Counting Words Shared Between Parents and Young Children

As every parent comes to know, their babies are like sponges – soaking up what they hear and feel from the most important people in their lives – their caregivers.

As every parent comes to know, their babies are like sponges – soaking up what they hear and feel from the most important people in their lives – their caregivers.

Research that tells us that by age three, children growing up in poor neighborhoods or from lower-income families may hear up to 30 million fewer words than their more privileged counterparts.

The Village’s innovative Words Count is helping parents to build language and literacy skills in their young children, which data demonstrates can have a significant impact on a child’s future academic success.

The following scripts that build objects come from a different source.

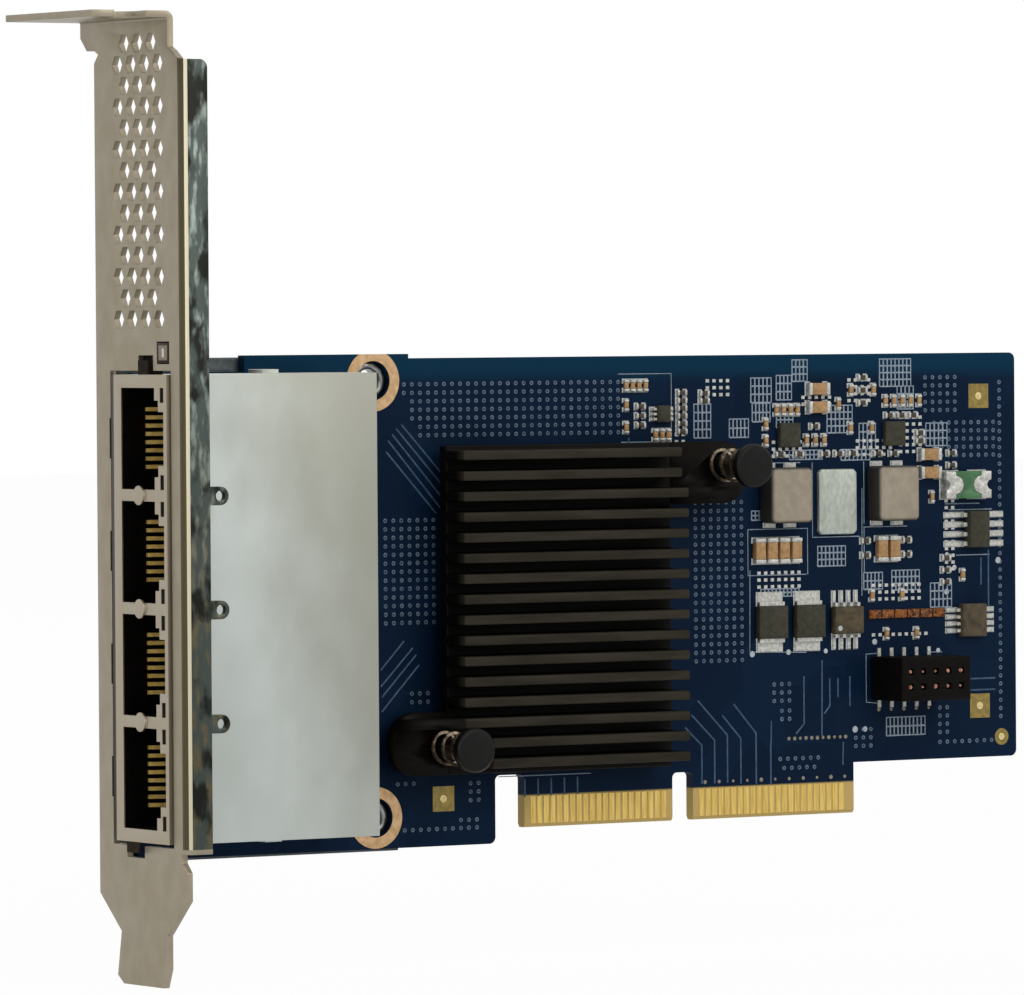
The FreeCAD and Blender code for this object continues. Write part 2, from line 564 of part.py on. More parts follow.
def cut_bracket(piece):
    """Cut the port opening with its notches, the light window, the vents and the slot."""
    low = dim.jack_middle - dim.jack_tall / 2 - dim.cutout_gap
    high = dim.jack_middle + dim.jack_tall / 2 + dim.cutout_gap
    near = -dim.jack_rise - dim.cutout_gap
    opening = piece.draw(SIDE)
    opening.outline([
        (near, low), (-dim.low_notch_near, low), (-dim.low_notch_near, low - dim.low_notch_deep),
        (-dim.low_notch_far, low - dim.low_notch_deep), (-dim.low_notch_far, low),
        (dim.cutout_far, low), (dim.cutout_far, high), (-dim.notch_far, high),
        (-dim.notch_far, high + dim.notch_deep), (-dim.notch_near, high + dim.notch_deep),
        (-dim.notch_near, high), (near, high)])
    piece.cut(opening, dim.sheet_thick, reverse=True)
    window = piece.draw(SIDE)
    window.rectangle(-dim.window_near, -dim.window_far, dim.window_low, dim.window_high)
    piece.cut(window, dim.sheet_thick, reverse=True)
    slot_end = dim.screw_notch_deep - dim.head_near
    slot = piece.draw(PLAN, dim.tab_top)
    slot.rectangle(-dim.screw_notch_at - dim.screw_notch / 2,
                   -dim.screw_notch_at + dim.screw_notch / 2, -dim.head_near,
                   slot_end - dim.screw_notch / 2)
    piece.cut(slot, dim.sheet_thick)
    slot_round = piece.draw(PLAN, dim.tab_top)
    slot_round.circle(-dim.screw_notch_at, slot_end - dim.screw_notch / 2, dim.screw_notch)
    piece.cut(slot_round, dim.sheet_thick)
    bottom = dim.vent_top - dim.vent_row * (dim.vent_pairs * 2 - 1)
    for columns, height in ((3, bottom + dim.vent_row), (4, bottom)):
        vents = piece.draw(SIDE)
        vent(vents, dim.vent_pitch * ((1 - columns) / 2) - dim.vent_centre, height)
        cut = piece.cut(vents, dim.sheet_thick, reverse=True)
        piece.row([cut], vents, "V_Axis", dim.vent_row * 2, dim.vent_pairs,
                  second=("H_Axis", dim.vent_pitch, columns))


def make_light_pipe():
    """A clear light pipe that fills the small window above the ports."""
    piece = Piece("status_light_pipe")
    near, far = dim.window_gap - dim.window_near, -dim.window_far - dim.window_gap
    low, high = dim.window_low + dim.window_gap, dim.window_high - dim.window_gap
    nose = piece.draw(SIDE)
    nose.rectangle(near, far, low, high)
    piece.pad(nose, dim.pipe_deep)
    lip = piece.draw(SIDE, dim.sheet_thick)
    lip.rectangle(near - dim.pipe_lip, far + dim.pipe_lip, low - dim.pipe_lip,
                  high + dim.pipe_lip)
    piece.pad(lip, dim.pipe_lip_thick)


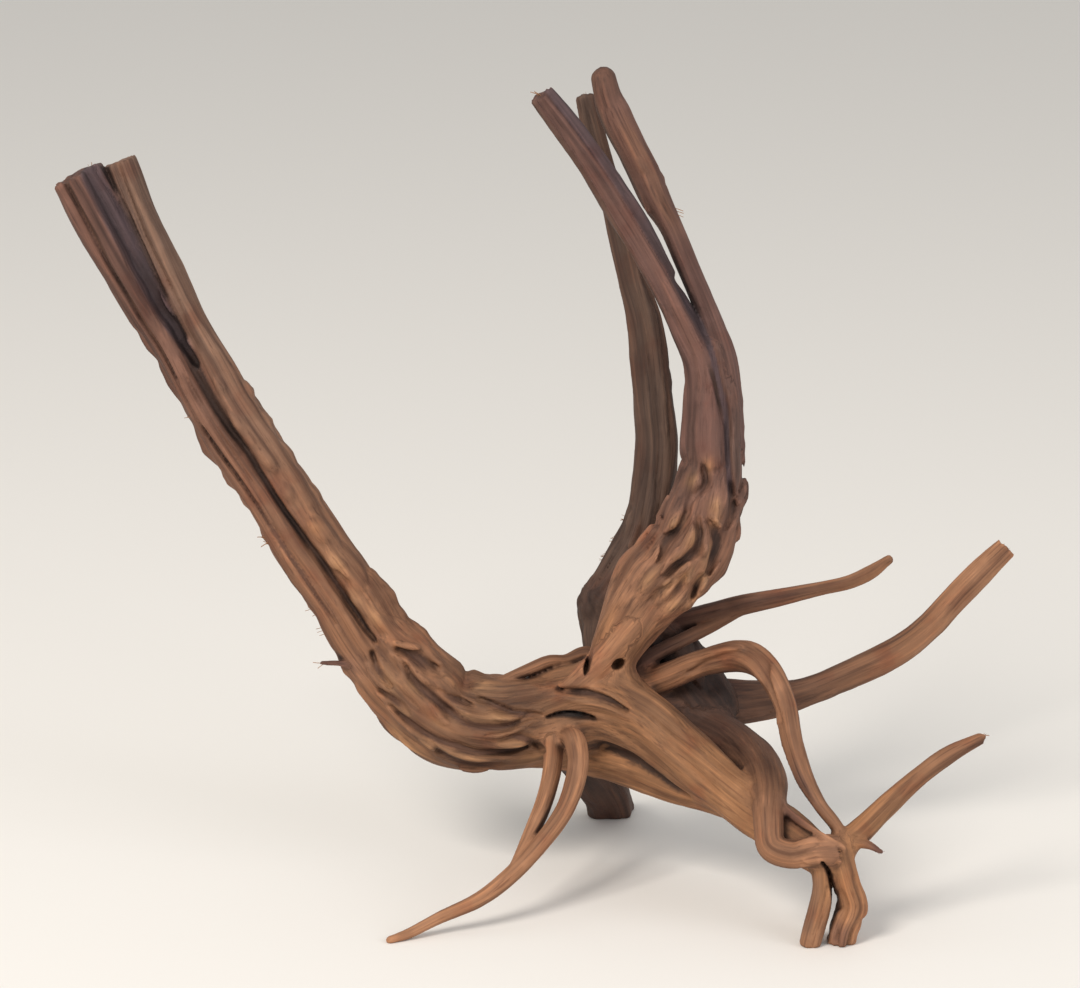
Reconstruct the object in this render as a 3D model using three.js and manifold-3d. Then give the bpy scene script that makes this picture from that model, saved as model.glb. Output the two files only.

How? Through support from literacy coaches who sit down with parents and their babies in their homes, and a small recorder that is sewn into a vest that the children wear. It measures the amount of spoken words a child hears and conversations the child has with the adults. Words Count is the first program in Connecticut to use the recorder. The program got its start with funding from LEGO Community Fund U.S. and NBC Universal, and additional support has been provided by United Way of Central and Northeastern Connecticut, The Fund for Greater Hartford and Hartford Foundation for Public Giving.

The recorded information is turned into reports that parents and the literacy coaches can use to improve their children’s language skills.

“I really liked the technology component and being able to have that visual data to refer back to,” said Annie, who enrolled in the program with her daughter, Juliet. “I don’t know how I would have gotten that information elsewhere.”

“The family literacy coaches work with families during in-home and community-based coaching sessions,” said Nicole Castro, program coordinator. Through a variety of games, activities and other strategies, parents are helped to increase their children’s vocabulary and enhance their conversational abilities.

“While the program focuses on literacy, the real benefit is strengthening parent-child bonds and helping parents understand their role as their child’s first teacher,” said Lynn Webber, program manager.

“We aren’t just focused on reading, which is important for parents who don’t read well themselves,” said Jessica Garcia, family literacy coach. “It’s about the parent-child interaction and the nurturing component. Kids learn better from an adult they care about than from a tablet or TV.”

“It didn’t seem like something we were ‘working on,’” said Annie. “It was something we were having fun doing all together.”

Of the first group of families to complete the program, over 80 percent demonstrated an increase in the number of words spoken by an adult in the home, and over 70 percent increased the number of conversations between the adult and the child. All of these families have increased their understanding of the relationship between parent-child interaction and language and literacy development.